To do this yourself, which I would insist if I knew you better, requires that you be willing to eliminate or phase out the work that’s no longer rewarding and plan for new work that is.
To follow the metaphor, stop picking the low-hanging fruit – those projects that are easy to get, have been filling your basket for years, but may be past their prime. Instead, prune the tree to cultivate branches that will bear an abundance of ripe fruit.
If you do this, you’ll be surprised by all the opportunities for growth you didn’t see before.
Here’s what you can do to make your tree, or entire garden, thrive:
Juicy Fruit
List the juiciest projects you’ve been involved in over the past years – you know, the ones that really fueled you. These can be work or volunteer projects, professional or personal activities. Catalog the ones that energized you the most.
Current Crop
What’s in your garden now? How did you spend your time over this past year? What were your big projects – those that took a lot of your time, talent and attention? Catalog these.

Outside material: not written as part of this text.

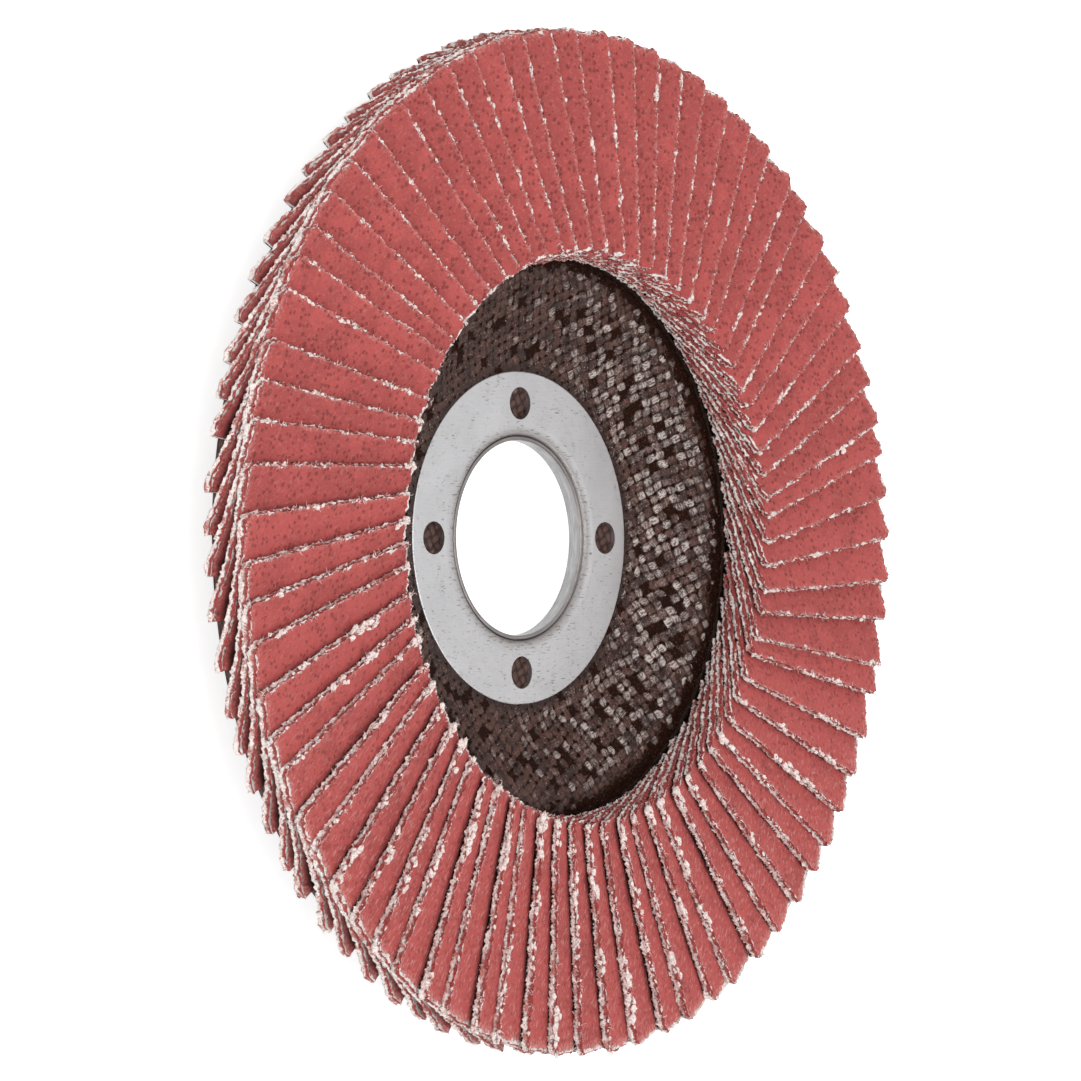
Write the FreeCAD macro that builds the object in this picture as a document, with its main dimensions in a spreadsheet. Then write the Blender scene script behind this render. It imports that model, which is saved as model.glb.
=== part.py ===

How Does Your Garden Grow?
Now compare the two. Did you spend your time this past year on the juiciest projects? Or were you tending a garden full of things you don’t even like? This is really important since many of us are wasting our energy on work that doesn’t feed our soul.
Pruning
Every spring for years, in my real-world garden, I did a hard pruning to my Hydrangea tree. And every year I thought I’d gone too far and killed it. But every single summer it sprouted bigger, greener, more abundant leaves and flowers.
This is what you must do in your metaphorical garden. Cut away the dead wood so the work you want will have a place to grow. Be deliberate about this. Revisit your catalog of juicy fruit and figure out how to grow more of that now.
You know what happens when you leave your yard unattended for any length of time. You can see the damage – the way that invasive plants take over and choke the life out of plants you love. Don’t let that happen to your work or your life.
Start now with a bit of Spring Thinking to see breakthrough growth.